-- Start of SUPPLIED DATA --
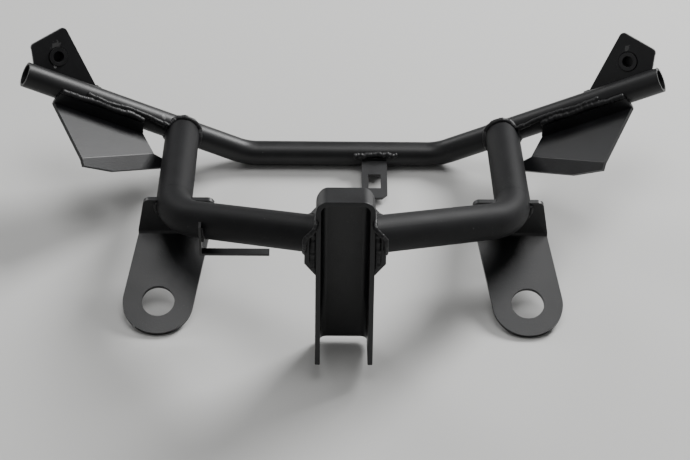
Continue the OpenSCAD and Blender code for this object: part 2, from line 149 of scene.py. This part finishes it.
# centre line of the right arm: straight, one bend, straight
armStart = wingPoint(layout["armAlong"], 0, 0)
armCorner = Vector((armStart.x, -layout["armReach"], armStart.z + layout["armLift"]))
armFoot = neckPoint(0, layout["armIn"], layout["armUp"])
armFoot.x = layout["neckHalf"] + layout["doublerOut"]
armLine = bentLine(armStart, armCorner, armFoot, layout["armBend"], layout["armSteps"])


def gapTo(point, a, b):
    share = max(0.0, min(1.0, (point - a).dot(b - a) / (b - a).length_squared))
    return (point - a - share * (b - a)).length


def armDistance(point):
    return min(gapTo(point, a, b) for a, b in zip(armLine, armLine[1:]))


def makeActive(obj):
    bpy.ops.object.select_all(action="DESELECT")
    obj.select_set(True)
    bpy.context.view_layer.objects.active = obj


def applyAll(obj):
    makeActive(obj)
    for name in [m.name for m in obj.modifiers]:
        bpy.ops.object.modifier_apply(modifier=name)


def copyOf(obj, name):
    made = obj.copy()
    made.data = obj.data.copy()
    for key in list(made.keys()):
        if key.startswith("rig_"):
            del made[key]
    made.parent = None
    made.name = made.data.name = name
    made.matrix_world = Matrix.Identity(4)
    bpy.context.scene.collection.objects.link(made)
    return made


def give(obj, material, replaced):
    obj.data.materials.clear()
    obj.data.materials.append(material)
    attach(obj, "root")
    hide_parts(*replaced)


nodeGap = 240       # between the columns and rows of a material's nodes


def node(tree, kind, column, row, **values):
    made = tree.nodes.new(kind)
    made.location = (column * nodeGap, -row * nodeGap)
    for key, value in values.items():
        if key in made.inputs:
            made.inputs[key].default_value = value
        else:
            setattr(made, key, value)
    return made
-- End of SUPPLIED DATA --
**TO DO**
Make an exact copy of the listing, including every line.

**RESULT OF THIS TASK**
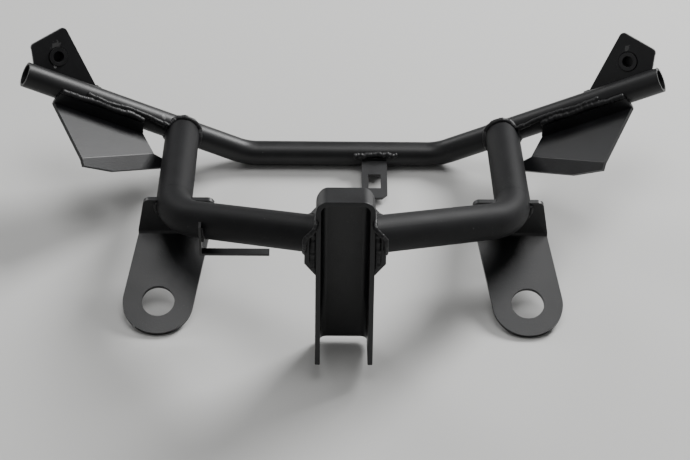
Continue the OpenSCAD and Blender code for this object: part 2, from line 149 of scene.py. This part finishes it.
# centre line of the right arm: straight, one bend, straight
armStart = wingPoint(layout["armAlong"], 0, 0)
armCorner = Vector((armStart.x, -layout["armReach"], armStart.z + layout["armLift"]))
armFoot = neckPoint(0, layout["armIn"], layout["armUp"])
armFoot.x = layout["neckHalf"] + layout["doublerOut"]
armLine = bentLine(armStart, armCorner, armFoot, layout["armBend"], layout["armSteps"])


def gapTo(point, a, b):
    share = max(0.0, min(1.0, (point - a).dot(b - a) / (b - a).length_squared))
    return (point - a - share * (b - a)).length


def armDistance(point):
    return min(gapTo(point, a, b) for a, b in zip(armLine, armLine[1:]))


def makeActive(obj):
    bpy.ops.object.select_all(action="DESELECT")
    obj.select_set(True)
    bpy.context.view_layer.objects.active = obj


def applyAll(obj):
    makeActive(obj)
    for name in [m.name for m in obj.modifiers]:
        bpy.ops.object.modifier_apply(modifier=name)


def copyOf(obj, name):
    made = obj.copy()
    made.data = obj.data.copy()
    for key in list(made.keys()):
        if key.startswith("rig_"):
            del made[key]
    made.parent = None
    made.name = made.data.name = name
    made.matrix_world = Matrix.Identity(4)
    bpy.context.scene.collection.objects.link(made)
    return made


def give(obj, material, replaced):
    obj.data.materials.clear()
    obj.data.materials.append(material)
    attach(obj, "root")
    hide_parts(*replaced)


nodeGap = 240       # between the columns and rows of a material's nodes


def node(tree, kind, column, row, **values):
    made = tree.nodes.new(kind)
    made.location = (column * nodeGap, -row * nodeGap)
    for key, value in values.items():
        if key in made.inputs:
            made.inputs[key].default_value = value
        else:
            setattr(made, key, value)
    return made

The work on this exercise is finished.